** START **

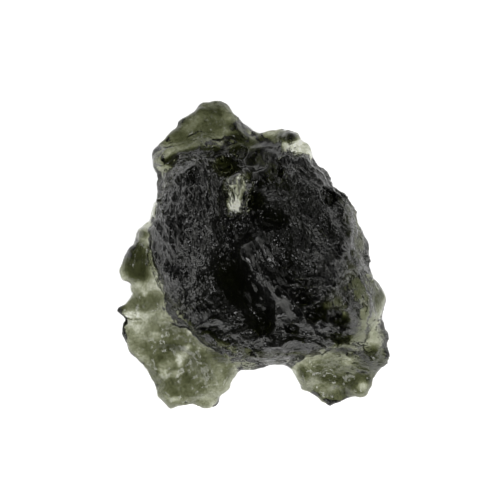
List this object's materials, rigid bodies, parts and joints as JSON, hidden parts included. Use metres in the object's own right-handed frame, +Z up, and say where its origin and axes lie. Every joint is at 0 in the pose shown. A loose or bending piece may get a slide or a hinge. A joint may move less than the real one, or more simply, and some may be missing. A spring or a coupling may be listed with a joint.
{
  "type": "moldavite",
  "caption": "Rough piece of natural green tektite glass with a domed, deeply pitted face and thin ragged lobes, lying on its back.",
  "frame": {"origin": "below the middle of the outline, on the surface that the stone rests on", "axes": "+Z up from the resting surface, +Y along the stone towards its single upper lobe, +X to the right as seen from above"},
  "size_m": [0.0246, 0.028, 0.0113],
  "materials": {
    "moldavite": "satin, etched natural skin"
  },
  "bodies": {
    "root": {"moldavite": "moldavite"}
  },
  "joints": []
}
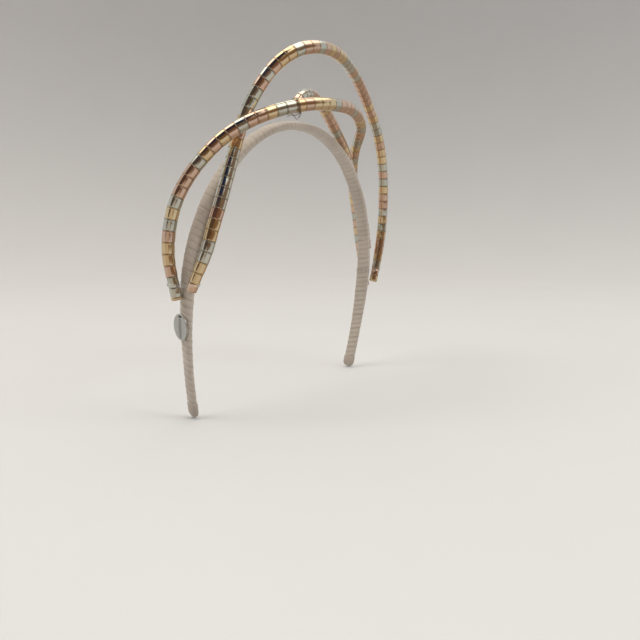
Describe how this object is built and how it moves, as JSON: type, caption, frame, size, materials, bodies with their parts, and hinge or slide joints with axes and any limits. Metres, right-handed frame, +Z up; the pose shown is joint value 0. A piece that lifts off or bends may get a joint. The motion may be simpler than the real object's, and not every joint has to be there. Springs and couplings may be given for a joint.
{
  "type": "fascinator headpiece",
  "caption": "Fascinator headband with bendable tubes of silver, gold and rose metal rings looped over a cream ribbon-wrapped band.",
  "frame": {"origin": "where the inside of the band's crown rests on the head", "axes": "+Z up; the face looks along -Y; X is left and right, with the wearer's right at -X"},
  "size_m": [0.1776, 0.0467, 0.1785],
  "materials": {
    "silver_metal": "polished",
    "gold_metal": "polished",
    "rose_metal": "polished",
    "spring_steel": "satin",
    "foam": "matte",
    "ribbon": "matte",
    "ribbon_end": "matte",
    "core_plastic": "matte",
    "thread": "gloss",
    "tie_wire": "satin",
    "tag_metal": "satin",
    "tag_inlay": "matte",
    "tag_thread": "matte"
  },
  "bodies": {
    "root": {"spring_strip": "spring_steel", "foam_padding": "foam", "ribbon_wrap": "ribbon", "right_tip_fold": "ribbon_end", "left_tip_fold": "ribbon_end", "rear_loop_core": "core_plastic", "rear_loop_silver_rings": "silver_metal", "rear_loop_gold_rings": "gold_metal", "rear_loop_rose_rings": "rose_metal", "rear_loop_right_cap": "silver_metal", "rear_loop_gold_rim": "gold_metal", "rear_loop_left_cap": "rose_metal", "front_loop_core": "core_plastic", "front_loop_silver_rings": "silver_metal", "front_loop_gold_rings": "gold_metal", "front_loop_rose_rings": "rose_metal", "front_loop_right_cap": "rose_metal", "front_loop_left_cap": "gold_metal", "short_curl_core": "core_plastic", "short_curl_silver_rings": "silver_metal", "short_curl_gold_rings": "gold_metal", "short_curl_rose_rings": "rose_metal", "short_curl_top_cap": "rose_metal", "short_curl_left_cap": "rose_metal", "right_lashing": "thread", "left_lashing": "thread", "curl_lashing": "thread", "crossing_tie": "tie_wire", "tag_disc": "tag_metal", "tag_inlay": "tag_inlay", "tag_stitches": "tag_thread"}
  },
  "joints": []
}
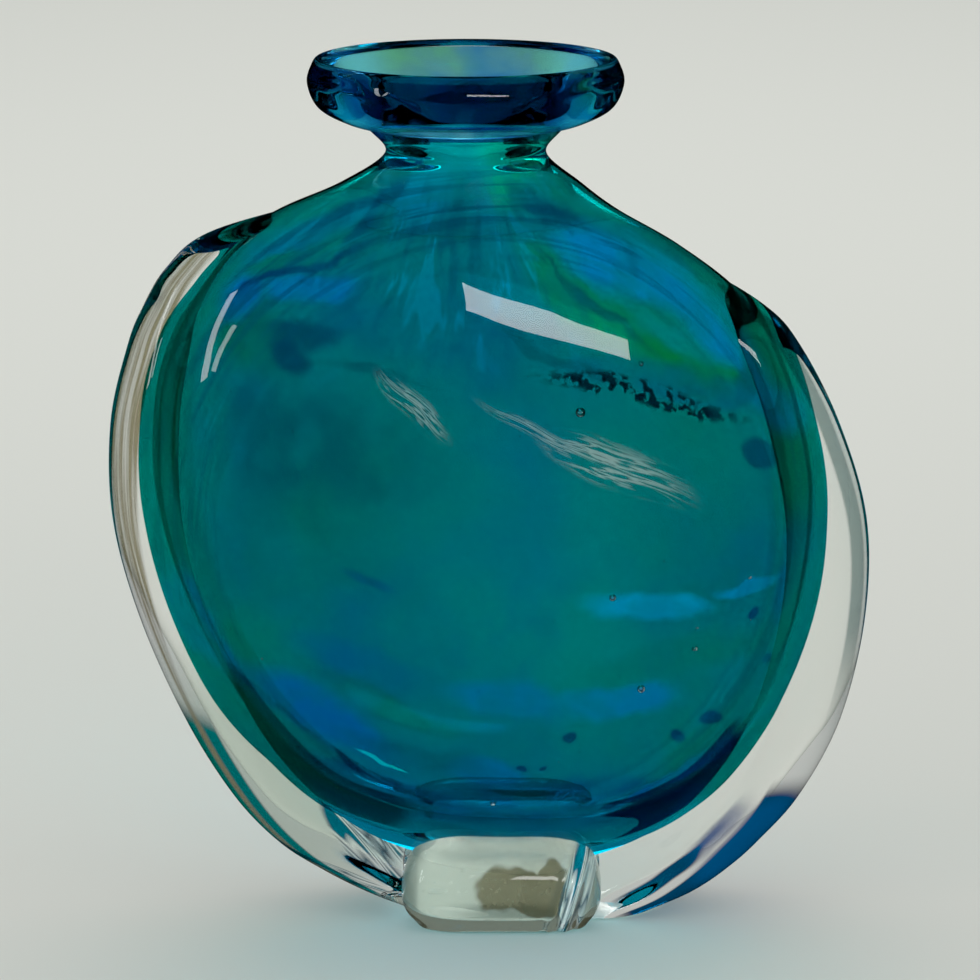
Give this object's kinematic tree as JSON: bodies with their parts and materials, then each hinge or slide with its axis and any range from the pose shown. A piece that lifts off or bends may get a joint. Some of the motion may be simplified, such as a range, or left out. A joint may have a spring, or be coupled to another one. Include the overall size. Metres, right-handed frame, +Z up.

** END **

WHAT TO PRODUCE -
Print again each line of the listing above, exactly as it appears.

RIGHT ANSWER -
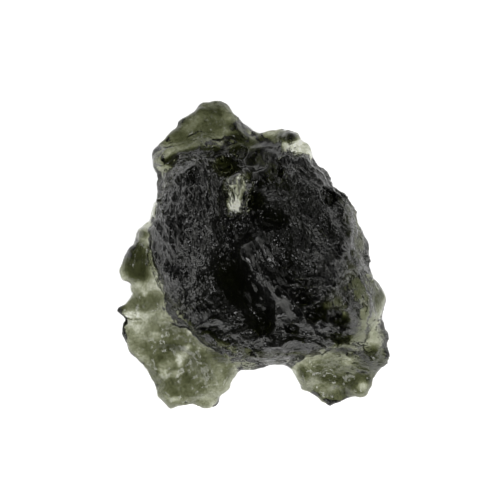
List this object's materials, rigid bodies, parts and joints as JSON, hidden parts included. Use metres in the object's own right-handed frame, +Z up, and say where its origin and axes lie. Every joint is at 0 in the pose shown. A loose or bending piece may get a slide or a hinge. A joint may move less than the real one, or more simply, and some may be missing. A spring or a coupling may be listed with a joint.
{
  "type": "moldavite",
  "caption": "Rough piece of natural green tektite glass with a domed, deeply pitted face and thin ragged lobes, lying on its back.",
  "frame": {"origin": "below the middle of the outline, on the surface that the stone rests on", "axes": "+Z up from the resting surface, +Y along the stone towards its single upper lobe, +X to the right as seen from above"},
  "size_m": [0.0246, 0.028, 0.0113],
  "materials": {
    "moldavite": "satin, etched natural skin"
  },
  "bodies": {
    "root": {"moldavite": "moldavite"}
  },
  "joints": []
}
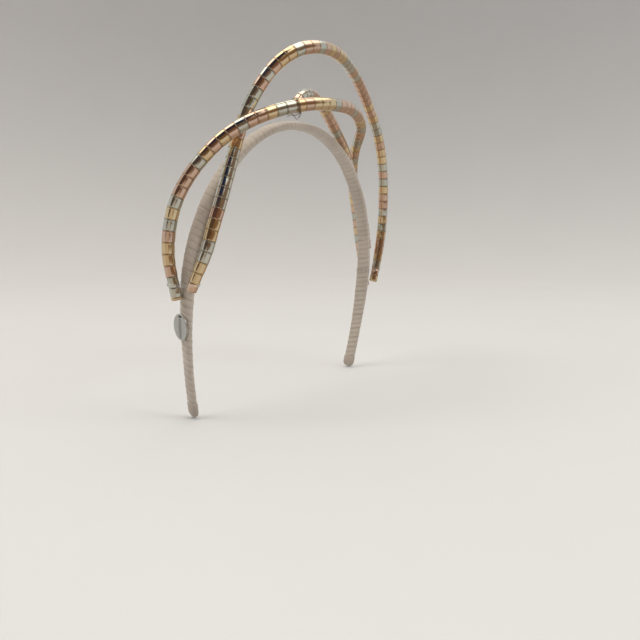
Describe how this object is built and how it moves, as JSON: type, caption, frame, size, materials, bodies with their parts, and hinge or slide joints with axes and any limits. Metres, right-handed frame, +Z up; the pose shown is joint value 0. A piece that lifts off or bends may get a joint. The motion may be simpler than the real object's, and not every joint has to be there. Springs and couplings may be given for a joint.
{
  "type": "fascinator headpiece",
  "caption": "Fascinator headband with bendable tubes of silver, gold and rose metal rings looped over a cream ribbon-wrapped band.",
  "frame": {"origin": "where the inside of the band's crown rests on the head", "axes": "+Z up; the face looks along -Y; X is left and right, with the wearer's right at -X"},
  "size_m": [0.1776, 0.0467, 0.1785],
  "materials": {
    "silver_metal": "polished",
    "gold_metal": "polished",
    "rose_metal": "polished",
    "spring_steel": "satin",
    "foam": "matte",
    "ribbon": "matte",
    "ribbon_end": "matte",
    "core_plastic": "matte",
    "thread": "gloss",
    "tie_wire": "satin",
    "tag_metal": "satin",
    "tag_inlay": "matte",
    "tag_thread": "matte"
  },
  "bodies": {
    "root": {"spring_strip": "spring_steel", "foam_padding": "foam", "ribbon_wrap": "ribbon", "right_tip_fold": "ribbon_end", "left_tip_fold": "ribbon_end", "rear_loop_core": "core_plastic", "rear_loop_silver_rings": "silver_metal", "rear_loop_gold_rings": "gold_metal", "rear_loop_rose_rings": "rose_metal", "rear_loop_right_cap": "silver_metal", "rear_loop_gold_rim": "gold_metal", "rear_loop_left_cap": "rose_metal", "front_loop_core": "core_plastic", "front_loop_silver_rings": "silver_metal", "front_loop_gold_rings": "gold_metal", "front_loop_rose_rings": "rose_metal", "front_loop_right_cap": "rose_metal", "front_loop_left_cap": "gold_metal", "short_curl_core": "core_plastic", "short_curl_silver_rings": "silver_metal", "short_curl_gold_rings": "gold_metal", "short_curl_rose_rings": "rose_metal", "short_curl_top_cap": "rose_metal", "short_curl_left_cap": "rose_metal", "right_lashing": "thread", "left_lashing": "thread", "curl_lashing": "thread", "crossing_tie": "tie_wire", "tag_disc": "tag_metal", "tag_inlay": "tag_inlay", "tag_stitches": "tag_thread"}
  },
  "joints": []
}
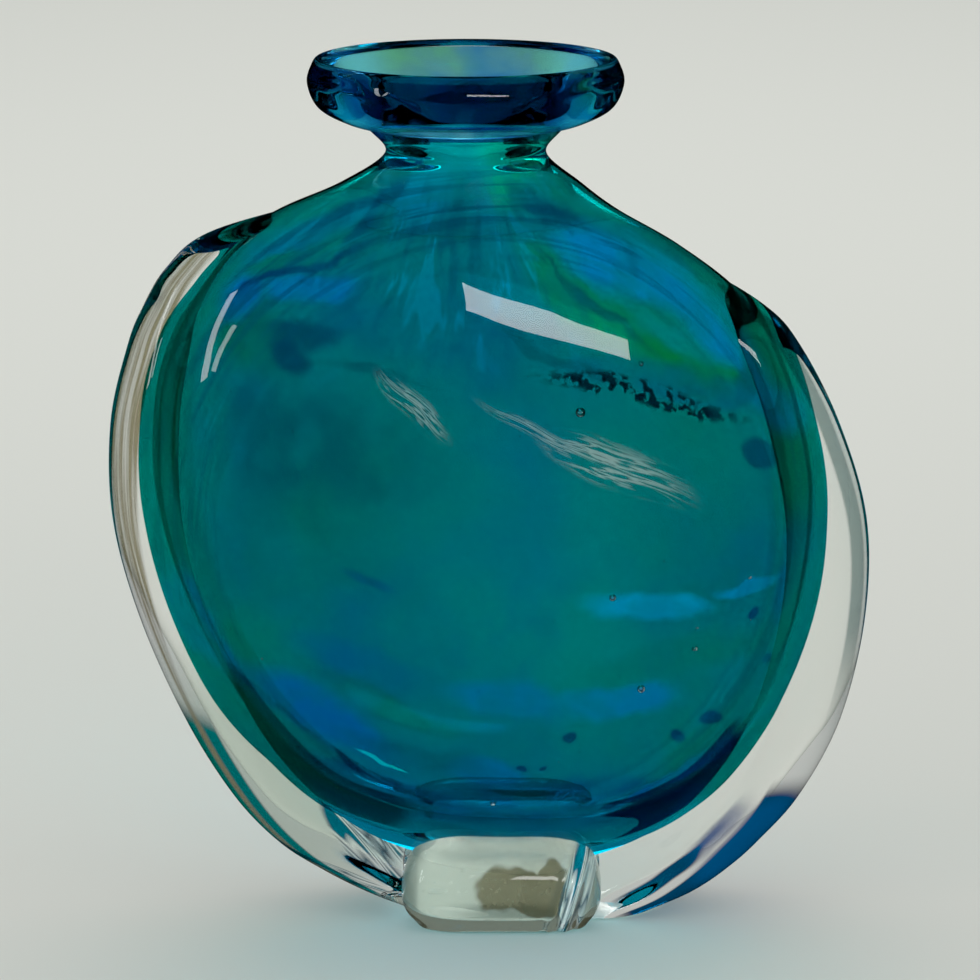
Give this object's kinematic tree as JSON: bodies with their parts and materials, then each hinge or slide with its axis and any range from the pose shown. A piece that lifts off or bends may get a joint. Some of the motion may be simplified, such as a range, or left out. A joint may have a spring, or be coupled to another one. Include the overall size. Metres, right-handed frame, +Z up.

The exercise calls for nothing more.